For The Six Brandenburg Concertos, a crucial aim was to bring different generations of dancers together, even though this is “young” music—it is a celebration of life, forward and upward, jubilant and full of vital force. At the time, Johann Sebastian Bach had brilliant musicians (as well as exceedingly good instruments) at his disposal, and he wrote this music to make them excel—rather in the same way that Wolfgang Amadeus Mozart wrote some of his most beautiful vocal music with particular singers in mind, out of deep admiration for their talents and capacities. Something similar was behind my invitation to these different generations of dancers to work together. Some of them have been with the company for many years, even decades; others have only been involved for a short while; so we have quite a range in age and experience. This created an almost political situation, exploring how we could work together as a group, leveraging both the craftsmanship, knowledge, and experience of the more mature dancers and the younger dancers’ nearly alchemical confluence of energy, willingness to take risks, and openness to unknown territory.
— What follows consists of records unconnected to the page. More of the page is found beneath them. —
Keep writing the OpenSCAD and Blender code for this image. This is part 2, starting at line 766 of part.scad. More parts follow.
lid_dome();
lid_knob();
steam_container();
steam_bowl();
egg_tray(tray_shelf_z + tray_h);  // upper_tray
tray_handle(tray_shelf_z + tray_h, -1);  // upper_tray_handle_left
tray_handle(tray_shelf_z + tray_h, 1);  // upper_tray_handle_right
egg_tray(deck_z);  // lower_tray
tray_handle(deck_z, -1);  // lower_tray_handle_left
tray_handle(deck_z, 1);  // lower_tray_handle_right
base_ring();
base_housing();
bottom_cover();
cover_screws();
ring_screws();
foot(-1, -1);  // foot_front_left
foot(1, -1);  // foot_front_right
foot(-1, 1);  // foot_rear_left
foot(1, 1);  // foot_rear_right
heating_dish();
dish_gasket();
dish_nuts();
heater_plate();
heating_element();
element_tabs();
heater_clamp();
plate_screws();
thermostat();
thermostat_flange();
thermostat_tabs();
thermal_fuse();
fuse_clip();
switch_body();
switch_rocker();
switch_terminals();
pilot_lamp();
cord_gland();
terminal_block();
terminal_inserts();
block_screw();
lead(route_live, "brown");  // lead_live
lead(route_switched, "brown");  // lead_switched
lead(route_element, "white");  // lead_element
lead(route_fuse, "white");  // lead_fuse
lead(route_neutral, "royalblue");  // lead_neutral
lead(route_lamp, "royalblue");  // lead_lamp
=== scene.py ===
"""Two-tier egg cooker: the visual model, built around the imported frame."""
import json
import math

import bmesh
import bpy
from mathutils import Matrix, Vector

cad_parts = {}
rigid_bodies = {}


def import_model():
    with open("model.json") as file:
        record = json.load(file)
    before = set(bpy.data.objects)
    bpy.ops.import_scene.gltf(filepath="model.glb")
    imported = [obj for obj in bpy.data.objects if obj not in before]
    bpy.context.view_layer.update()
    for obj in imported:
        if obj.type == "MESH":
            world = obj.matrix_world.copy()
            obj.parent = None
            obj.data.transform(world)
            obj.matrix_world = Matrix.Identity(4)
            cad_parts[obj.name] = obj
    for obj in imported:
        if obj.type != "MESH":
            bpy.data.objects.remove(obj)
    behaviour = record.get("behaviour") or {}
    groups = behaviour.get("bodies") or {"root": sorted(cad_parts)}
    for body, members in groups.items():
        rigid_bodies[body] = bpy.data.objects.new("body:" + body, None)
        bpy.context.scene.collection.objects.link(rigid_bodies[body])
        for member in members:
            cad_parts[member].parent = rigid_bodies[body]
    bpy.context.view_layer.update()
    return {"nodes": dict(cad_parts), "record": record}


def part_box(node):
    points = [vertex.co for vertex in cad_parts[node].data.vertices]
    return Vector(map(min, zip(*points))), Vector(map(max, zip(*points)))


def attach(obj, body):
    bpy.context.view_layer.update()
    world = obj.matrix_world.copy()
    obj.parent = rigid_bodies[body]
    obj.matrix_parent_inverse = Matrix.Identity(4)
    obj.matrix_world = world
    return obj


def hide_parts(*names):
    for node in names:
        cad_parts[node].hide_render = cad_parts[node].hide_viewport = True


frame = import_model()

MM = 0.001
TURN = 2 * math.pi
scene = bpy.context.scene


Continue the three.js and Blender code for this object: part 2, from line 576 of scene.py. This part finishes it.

The process was intense, and at moments highly demanding, not least because of the large size of the group. I had to keep the ship on course, with everybody on the same track, making sure our main priority was not social issues but artistic decisions. The most important rule of working in a group is that people want to be enabled to give their best, and I find that the greatest responsibility is finding a way to return this. The difficulty lies in the fact that as a choreographer, at moments you are fragile yourself. You go through so many moments of doubt. Often you don’t know the solution, and to keep the artistic research going despite this can be quite a challenge. But it is part of the process—a process I return to again and again. It has become not only a way of working, but almost a way of living, and my encounters in the making of dance stay with me in every other part of my life’s journey.